By Anthony Moss
If your business feels stuck or if you are ready to leap forward with more confidence the first step is awareness. Identify your current stage. Be honest about what is holding you back. And then choose the support structure that will help you grow into the CEO your business needs next.
In the life of every business, growth rarely follows a straight line. From the spark of an idea to becoming a recognised industry leader, businesses evolve through distinct stages. So too must the CEOs who lead them. Understanding where your business sits in this cycle and what your next evolution demands of you is critical. Equally important is knowing how to fast track your way forward. For many private and founder-led companies, the right support structure can make all the difference between plateauing and propelling to the next level. Let us explore the four key stages of growth and what it takes to move through them with clarity and momentum.
Stage One: The Early Stage
This is the startup phase. The business is young, energy is high, and every new client or sale is a win. Founders wear many hats, making rapid decisions and doing whatever it takes to get the venture off the ground. Leadership in this stage is hands-on and directive. Agility and instinct dominate as systems are still forming. The risk here is burnout, misalignment, or running out of resources before the business model proves itself. The opportunity lies in shaping culture early and validating the value proposition with speed and focus. The CEO’s role is to inspire belief and build the first version of the team.
Stage Two: Fighting for Position
This is the most difficult and dangerous stage. The business is no longer a start-up, but it is not yet breaking through to consistent performance. Results are erratic, resources feel stretched, and frustration builds. Leaders constantly react instead of shaping the future. Here many businesses remain stuck, trapped in a whirlpool of complexity. Some team members are growing; others are out of their depth. Strategy is responding to the latest opportunity. Profit and cash flow become unpredictable.

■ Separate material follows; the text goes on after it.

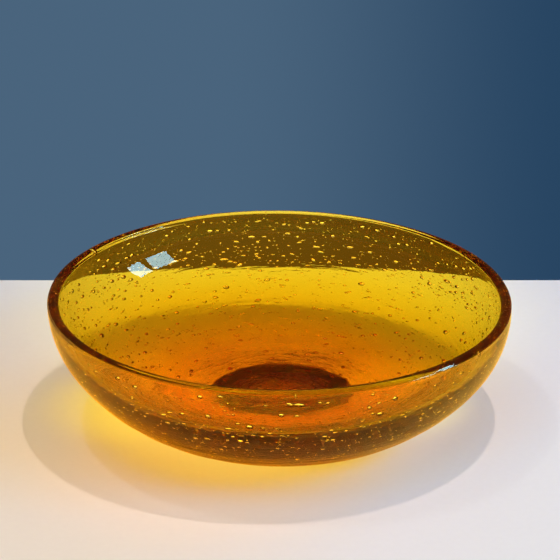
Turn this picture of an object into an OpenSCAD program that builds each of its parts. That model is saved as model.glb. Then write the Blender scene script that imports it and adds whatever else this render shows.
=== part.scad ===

For the CEO, this is the make-or-break phase. The need for strategic clarity, team capability and external perspective becomes urgent. Yet, the path forward is often clouded by legacy thinking and internal noise. This is where the CEO must evolve from problem-solver to performance enabler. The fast-track here involves letting go of control, inviting in experienced external thinking, and building the strategic muscle to navigate bigger decisions with more confidence.
Stage Three: Transforming Organisation
This is where the shift begins. The business has found product-market fit. The right team is forming. Strategy is clear, and execution improves. There is a sense of flow and alignment. The business is learning from its successes and failures, not just surviving them. The CEO’s role shifts again. No longer directing every move, they focus on creating an environment where the organisation can learn, adapt and deliver consistently. Culture becomes a lever, not a lag.
At this stage, an effective CEO is building systems that sustain performance and expanding the business’s thinking beyond immediate delivery. The company starts to shape its industry identity and build external partnerships that matter. The fast-track from here comes from targeted expertise. Whether entering new markets, acquiring talent, or developing IP, the right strategic advisory structure provides both challenge and reassurance. It helps the CEO see around corners and avoid the comfort zone.
Stage Four: Industry Leader
This is the stage most aspire to but few reach. The organisation is not just delivering results, it is respected, resilient, and forward-looking. It sets benchmarks others follow -it is knowns as the ‘go to’ in its domain. There is a culture of renewal, not just repetition. Here, the CEO becomes a shaper of industry narratives. They must balance present performance with future reinvention. Internal capability is high, but external thinking remains critical to avoid stagnation. Decisions become less about fixing and more about scaling and transforming.
At this stage, leadership becomes nuanced. The CEO is now a curator of excellence, choosing the right opportunities, guiding purpose, and ensuring the organisation reinvents before it is forced to. Fast-tracking from here is about staying uncomfortable. It means inviting new perspectives, embracing radical ideas, and ensuring the business remains agile even at scale. The smartest CEOs are those who remain curious and refuse to coast.
The CEO’s Challenge: Capability Before Comfort
A business can only grow as fast as its leadership capability. Yet many CEOs unknowingly become the constraint. They either do not have access to the thinking they need or have built an environment where challenge is avoided. One of the fastest ways to move from one stage to the next is to build a structure that brings in targeted expertise, holds up a mirror, and creates strategic pressure for growth without taking away control.
Whether through a high-performing executive team, a trusted circle of mentors or a structured Advisory Board, having your own A-team of people vested in your success is a game changer. It provides a multiplier effect on your efforts, helps lift your leadership focus from operational to strategic, and accelerates the organisation’s learning. It reminds you that you need not do it alone.
If your business feels stuck or if you are ready to leap forward with more confidence the first step is awareness. Identify your current stage. Be honest about what is holding you back. And then choose the support structure that will help you grow into the CEO your business needs next.Because real transformation does not come from doing more. It comes from thinking differently and surrounding yourself with those who challenge, clarify and believe in what is possible.